==== Supplied entries ====

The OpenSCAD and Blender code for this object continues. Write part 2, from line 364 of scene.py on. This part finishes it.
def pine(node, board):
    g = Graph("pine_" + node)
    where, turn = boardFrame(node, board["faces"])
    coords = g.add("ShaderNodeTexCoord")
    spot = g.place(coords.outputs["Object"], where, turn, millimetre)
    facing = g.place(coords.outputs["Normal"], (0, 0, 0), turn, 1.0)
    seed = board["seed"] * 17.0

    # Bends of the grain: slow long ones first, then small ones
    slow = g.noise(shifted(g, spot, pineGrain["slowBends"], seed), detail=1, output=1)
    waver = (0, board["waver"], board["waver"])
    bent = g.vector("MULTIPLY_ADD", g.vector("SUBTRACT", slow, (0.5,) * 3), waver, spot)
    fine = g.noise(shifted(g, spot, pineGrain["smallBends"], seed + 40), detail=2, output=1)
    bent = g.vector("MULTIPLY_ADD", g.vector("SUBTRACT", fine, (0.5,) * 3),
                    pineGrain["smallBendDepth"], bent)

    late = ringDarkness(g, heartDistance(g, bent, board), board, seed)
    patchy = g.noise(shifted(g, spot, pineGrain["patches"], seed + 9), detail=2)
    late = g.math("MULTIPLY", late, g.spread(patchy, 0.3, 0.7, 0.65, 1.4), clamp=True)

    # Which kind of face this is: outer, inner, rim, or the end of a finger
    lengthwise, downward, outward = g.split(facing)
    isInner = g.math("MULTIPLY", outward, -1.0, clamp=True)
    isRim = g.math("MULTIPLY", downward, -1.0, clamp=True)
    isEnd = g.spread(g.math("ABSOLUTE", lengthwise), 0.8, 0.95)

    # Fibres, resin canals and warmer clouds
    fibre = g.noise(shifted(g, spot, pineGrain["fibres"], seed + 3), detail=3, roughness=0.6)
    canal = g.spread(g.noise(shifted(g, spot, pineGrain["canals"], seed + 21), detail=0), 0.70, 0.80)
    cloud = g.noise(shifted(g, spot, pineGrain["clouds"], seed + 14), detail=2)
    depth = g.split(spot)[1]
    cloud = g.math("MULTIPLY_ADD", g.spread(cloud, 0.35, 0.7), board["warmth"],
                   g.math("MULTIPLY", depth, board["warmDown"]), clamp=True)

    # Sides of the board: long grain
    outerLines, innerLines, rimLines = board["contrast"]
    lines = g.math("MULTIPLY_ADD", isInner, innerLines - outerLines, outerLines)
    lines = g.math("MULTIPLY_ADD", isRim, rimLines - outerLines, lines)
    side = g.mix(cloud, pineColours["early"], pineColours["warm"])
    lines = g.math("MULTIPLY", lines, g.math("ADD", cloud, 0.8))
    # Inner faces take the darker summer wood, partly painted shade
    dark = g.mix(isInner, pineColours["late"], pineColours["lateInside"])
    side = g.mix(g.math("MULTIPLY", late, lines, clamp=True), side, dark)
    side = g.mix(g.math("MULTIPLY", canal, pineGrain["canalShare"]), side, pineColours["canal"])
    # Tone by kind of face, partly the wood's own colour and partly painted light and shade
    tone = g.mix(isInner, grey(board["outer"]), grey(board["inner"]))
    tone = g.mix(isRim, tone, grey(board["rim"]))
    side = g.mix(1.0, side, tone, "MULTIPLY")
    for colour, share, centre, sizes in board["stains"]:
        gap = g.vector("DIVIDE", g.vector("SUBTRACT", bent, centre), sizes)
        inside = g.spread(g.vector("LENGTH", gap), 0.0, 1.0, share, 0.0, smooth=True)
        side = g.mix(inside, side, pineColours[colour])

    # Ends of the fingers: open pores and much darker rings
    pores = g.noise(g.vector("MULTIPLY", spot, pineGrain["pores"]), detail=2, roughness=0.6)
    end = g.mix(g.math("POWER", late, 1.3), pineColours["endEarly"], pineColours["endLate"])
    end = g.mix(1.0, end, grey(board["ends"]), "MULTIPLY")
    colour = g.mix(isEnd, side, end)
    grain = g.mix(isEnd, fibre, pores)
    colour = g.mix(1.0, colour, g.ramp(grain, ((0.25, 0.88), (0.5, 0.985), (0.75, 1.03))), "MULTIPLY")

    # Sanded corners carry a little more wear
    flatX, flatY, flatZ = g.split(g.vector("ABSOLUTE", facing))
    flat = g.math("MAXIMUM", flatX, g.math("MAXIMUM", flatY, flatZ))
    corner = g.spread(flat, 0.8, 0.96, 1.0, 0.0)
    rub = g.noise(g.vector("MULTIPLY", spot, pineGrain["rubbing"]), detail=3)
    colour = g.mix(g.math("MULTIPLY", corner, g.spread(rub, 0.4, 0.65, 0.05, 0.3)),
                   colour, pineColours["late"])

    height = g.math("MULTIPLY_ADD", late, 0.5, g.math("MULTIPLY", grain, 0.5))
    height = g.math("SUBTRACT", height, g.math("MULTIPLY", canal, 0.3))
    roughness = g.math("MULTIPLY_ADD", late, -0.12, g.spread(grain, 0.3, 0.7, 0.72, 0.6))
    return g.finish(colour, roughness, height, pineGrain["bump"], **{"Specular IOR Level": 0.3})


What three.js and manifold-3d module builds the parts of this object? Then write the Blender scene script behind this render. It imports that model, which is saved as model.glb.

====

Above are the records; retype every one exactly.

The OpenSCAD and Blender code for this object continues. Write part 2, from line 364 of scene.py on. This part finishes it.
def pine(node, board):
    g = Graph("pine_" + node)
    where, turn = boardFrame(node, board["faces"])
    coords = g.add("ShaderNodeTexCoord")
    spot = g.place(coords.outputs["Object"], where, turn, millimetre)
    facing = g.place(coords.outputs["Normal"], (0, 0, 0), turn, 1.0)
    seed = board["seed"] * 17.0

    # Bends of the grain: slow long ones first, then small ones
    slow = g.noise(shifted(g, spot, pineGrain["slowBends"], seed), detail=1, output=1)
    waver = (0, board["waver"], board["waver"])
    bent = g.vector("MULTIPLY_ADD", g.vector("SUBTRACT", slow, (0.5,) * 3), waver, spot)
    fine = g.noise(shifted(g, spot, pineGrain["smallBends"], seed + 40), detail=2, output=1)
    bent = g.vector("MULTIPLY_ADD", g.vector("SUBTRACT", fine, (0.5,) * 3),
                    pineGrain["smallBendDepth"], bent)

    late = ringDarkness(g, heartDistance(g, bent, board), board, seed)
    patchy = g.noise(shifted(g, spot, pineGrain["patches"], seed + 9), detail=2)
    late = g.math("MULTIPLY", late, g.spread(patchy, 0.3, 0.7, 0.65, 1.4), clamp=True)

    # Which kind of face this is: outer, inner, rim, or the end of a finger
    lengthwise, downward, outward = g.split(facing)
    isInner = g.math("MULTIPLY", outward, -1.0, clamp=True)
    isRim = g.math("MULTIPLY", downward, -1.0, clamp=True)
    isEnd = g.spread(g.math("ABSOLUTE", lengthwise), 0.8, 0.95)

    # Fibres, resin canals and warmer clouds
    fibre = g.noise(shifted(g, spot, pineGrain["fibres"], seed + 3), detail=3, roughness=0.6)
    canal = g.spread(g.noise(shifted(g, spot, pineGrain["canals"], seed + 21), detail=0), 0.70, 0.80)
    cloud = g.noise(shifted(g, spot, pineGrain["clouds"], seed + 14), detail=2)
    depth = g.split(spot)[1]
    cloud = g.math("MULTIPLY_ADD", g.spread(cloud, 0.35, 0.7), board["warmth"],
                   g.math("MULTIPLY", depth, board["warmDown"]), clamp=True)

    # Sides of the board: long grain
    outerLines, innerLines, rimLines = board["contrast"]
    lines = g.math("MULTIPLY_ADD", isInner, innerLines - outerLines, outerLines)
    lines = g.math("MULTIPLY_ADD", isRim, rimLines - outerLines, lines)
    side = g.mix(cloud, pineColours["early"], pineColours["warm"])
    lines = g.math("MULTIPLY", lines, g.math("ADD", cloud, 0.8))
    # Inner faces take the darker summer wood, partly painted shade
    dark = g.mix(isInner, pineColours["late"], pineColours["lateInside"])
    side = g.mix(g.math("MULTIPLY", late, lines, clamp=True), side, dark)
    side = g.mix(g.math("MULTIPLY", canal, pineGrain["canalShare"]), side, pineColours["canal"])
    # Tone by kind of face, partly the wood's own colour and partly painted light and shade
    tone = g.mix(isInner, grey(board["outer"]), grey(board["inner"]))
    tone = g.mix(isRim, tone, grey(board["rim"]))
    side = g.mix(1.0, side, tone, "MULTIPLY")
    for colour, share, centre, sizes in board["stains"]:
        gap = g.vector("DIVIDE", g.vector("SUBTRACT", bent, centre), sizes)
        inside = g.spread(g.vector("LENGTH", gap), 0.0, 1.0, share, 0.0, smooth=True)
        side = g.mix(inside, side, pineColours[colour])

    # Ends of the fingers: open pores and much darker rings
    pores = g.noise(g.vector("MULTIPLY", spot, pineGrain["pores"]), detail=2, roughness=0.6)
    end = g.mix(g.math("POWER", late, 1.3), pineColours["endEarly"], pineColours["endLate"])
    end = g.mix(1.0, end, grey(board["ends"]), "MULTIPLY")
    colour = g.mix(isEnd, side, end)
    grain = g.mix(isEnd, fibre, pores)
    colour = g.mix(1.0, colour, g.ramp(grain, ((0.25, 0.88), (0.5, 0.985), (0.75, 1.03))), "MULTIPLY")

    # Sanded corners carry a little more wear
    flatX, flatY, flatZ = g.split(g.vector("ABSOLUTE", facing))
    flat = g.math("MAXIMUM", flatX, g.math("MAXIMUM", flatY, flatZ))
    corner = g.spread(flat, 0.8, 0.96, 1.0, 0.0)
    rub = g.noise(g.vector("MULTIPLY", spot, pineGrain["rubbing"]), detail=3)
    colour = g.mix(g.math("MULTIPLY", corner, g.spread(rub, 0.4, 0.65, 0.05, 0.3)),
                   colour, pineColours["late"])

    height = g.math("MULTIPLY_ADD", late, 0.5, g.math("MULTIPLY", grain, 0.5))
    height = g.math("SUBTRACT", height, g.math("MULTIPLY", canal, 0.3))
    roughness = g.math("MULTIPLY_ADD", late, -0.12, g.spread(grain, 0.3, 0.7, 0.72, 0.6))
    return g.finish(colour, roughness, height, pineGrain["bump"], **{"Specular IOR Level": 0.3})


What three.js and manifold-3d module builds the parts of this object? Then write the Blender scene script behind this render. It imports that model, which is saved as model.glb.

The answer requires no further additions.